Of course, carb rinsing alone cannot sustain players for an indefinite period. Carbohydrate fuel must also be ingested as the body’s muscles become depleted of glycogen, a stored form of glucose used to provide energy during exercise. Otherwise, players will eventually run out of gas.
Most research indicates that carb rinsing is optimal for intense exercise lasting between 30 minutes and an hour. Given that a soccer match lasts at least 90 minutes and can stretch to two hours in the knockout rounds of the World Cup, the technique might be “the wrong thing to do,” said Lindsay Bottoms, an exercise physiologist who is the lead researcher for sport, health and science at the University of Hertfordshire in England.
She has found that mouth washing can improve the lunging accuracy of fencers. And one of her colleagues working with England’s World Cup squad said the team’s nutritionist had informed players of the potential benefits of carb rinsing in soccer.
But, Bottoms added: “They need to ingest it rather than spit it out because of the duration of football. Ideally, I would say rinse it in your mouth and actually swallow it” to get a dual benefit.
Research into the potential benefits of carbohydrate ingestion for soccer performance is in its relative infancy. There are few chances to drink fluids beyond pregame and halftime. No one has figured out yet the optimal amount of carbs that must be swallowed to gain a boost. Some studies suggest it is more fluid than is usually ingested during a match.
Benefits to running endurance are fairly clear in the research, Jeukendrup said. But what is less certain, he has written, is whether drinking carbohydrate solutions improves soccer-specific skills like dribbling, passing, shooting and heading, either by postponing fatigue or by affecting processes in the brain.
There are studies that show positive effects on dribbling, passing and timing, and others that show no effects. This is not surprising, said Jeukendrup, the scientist behind the cycling study. Measuring soccer skills is extremely complicated and subject to many variables.
With carb rinsing, many tantalizing questions remain unanswered: Does it affect cognitive function? Decision making? Reaction time?
Does mouth washing allow a player to get to the ball a step quicker as fatigue sets in during the final 15 minutes of a match, providing an extra split-second to make a decision? Or to take a shot slightly harder and more accurately?
Could carb rinsing have partly accounted for England overcoming its traumatic history of failure on penalty kicks last week in the shootout victory against Colombia?
“I would not go that far,” Ian Rollo, the principal scientist for the Gatorade Sports Science Institute in Britain, said with a laugh. “No way do we take credit for any penalty successes at the moment.”
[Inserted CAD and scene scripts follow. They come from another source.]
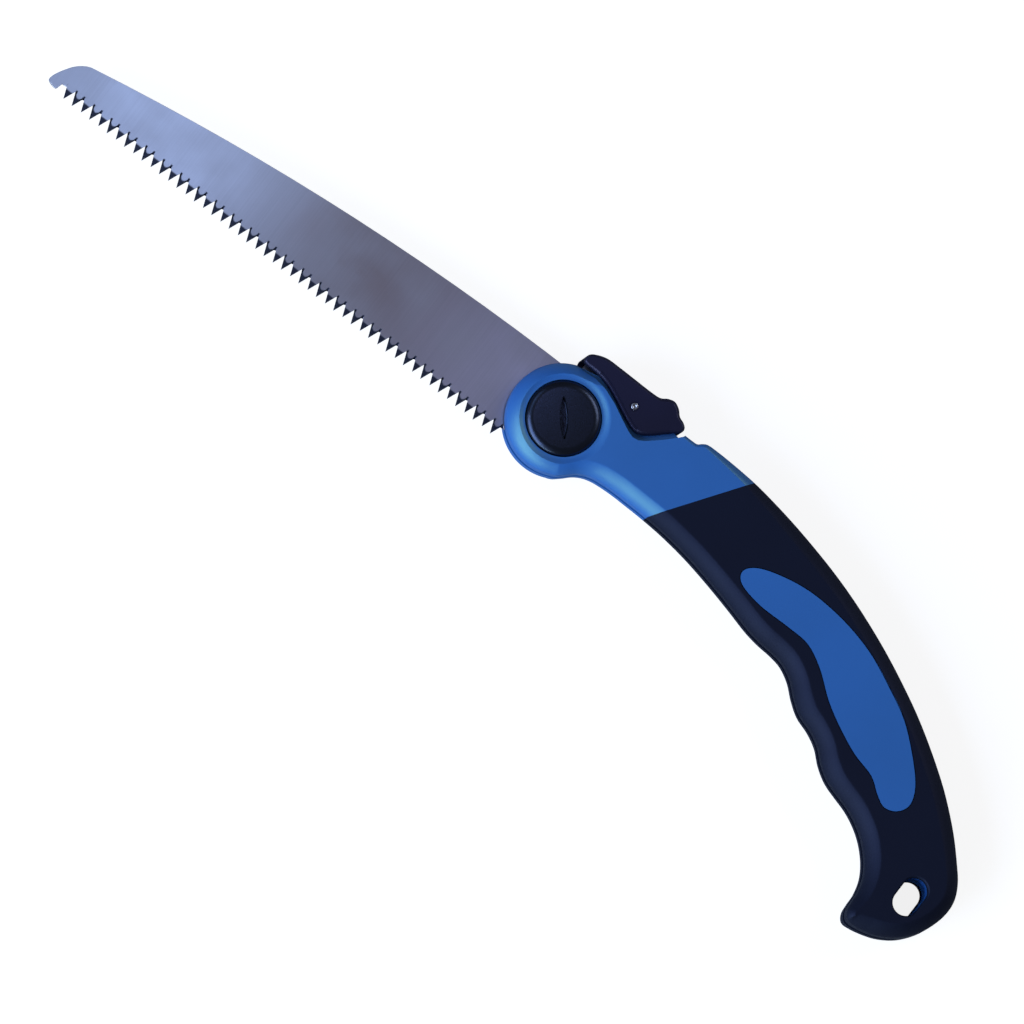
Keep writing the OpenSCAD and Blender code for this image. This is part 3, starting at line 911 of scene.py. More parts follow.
def slotted_hole(sides: int = 24) -> Outline:
    """The hanging hole's outline, with room for a flared rim.

    Args:
        sides: Points on each rounded end.

    Returns:
        The outline.
    """
    half, reach = HOLE_W / 2, (HOLE_L - HOLE_W) / 2
    points = []
    for centre, start in ((reach, 0.0), (-reach, math.pi)):
        for k in range(sides + 1):
            a = start + math.pi * k / sides
            points.append((HOLE[0] + half * math.cos(a), HOLE[1] + centre + half * math.sin(a), 0.0))
    return Outline(points)


def both_sides(rim: Sequence[Point]) -> list[Point]:
    """Heights and insets from the side that the saw lies on, and the same mirrored at its other side."""
    return [*rim, *((THICK - z, more) for z, more in reversed(rim))]


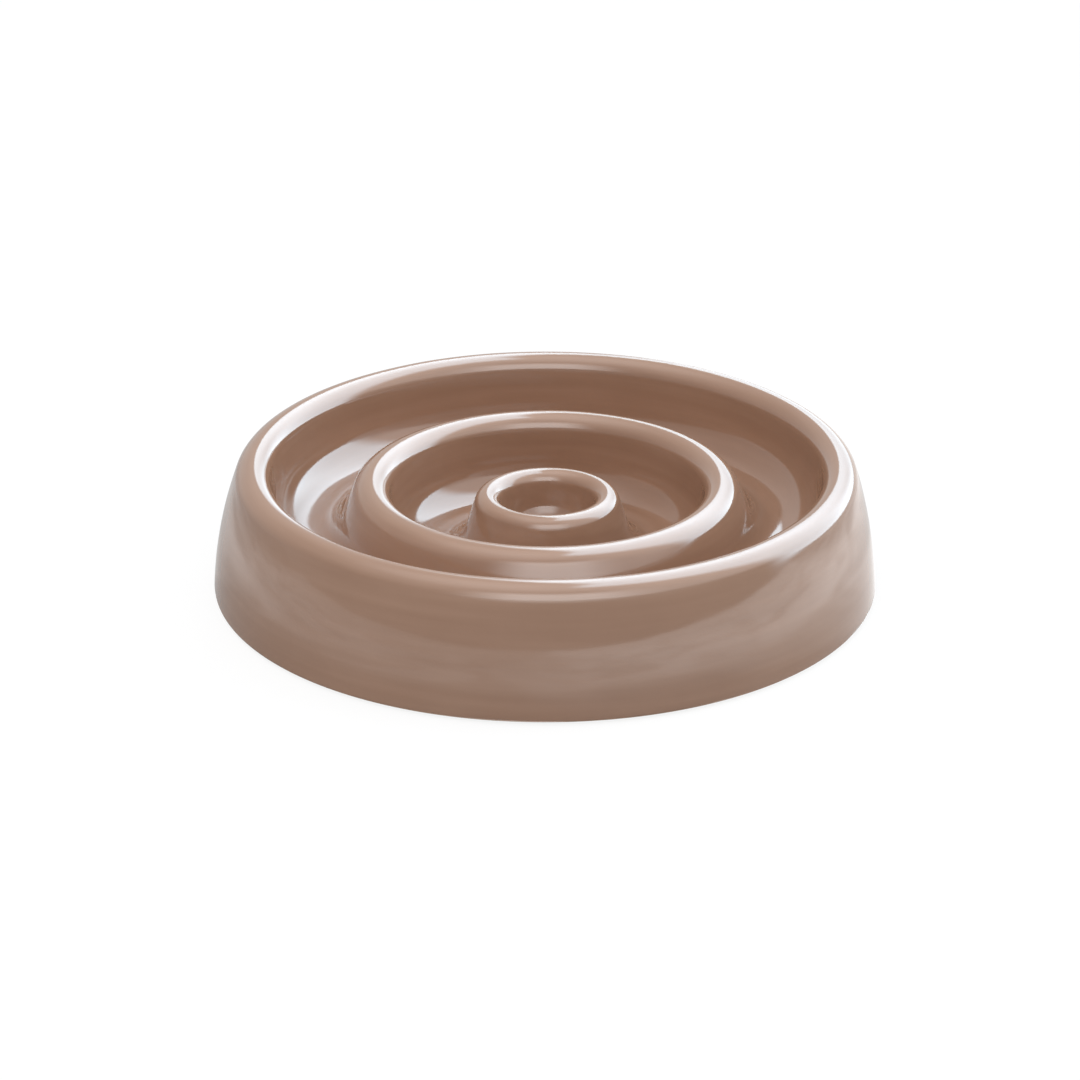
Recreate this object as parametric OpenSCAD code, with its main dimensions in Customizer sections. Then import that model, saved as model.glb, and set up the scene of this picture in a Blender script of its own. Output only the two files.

And yet, carb rinsing will do no harm, Rollo and other scientists say. (The joke is that the only possible risk is getting cavities from sugary drinks.) And there might be some benefit to mouth washing, Rollo said, so “why wouldn’t you do it?”
As the World Cup nears its end, a carbohydrate rinse, manufactured by a New York company called Unit Nutrition, has become commercially available. Researchers at Michigan State University are measuring brain activity in college-age students to try to determine how long a potential performance boost from mouth washing lasts and whether Unit Nutrition’s glucose rinse might improve the focus of athletes and other users.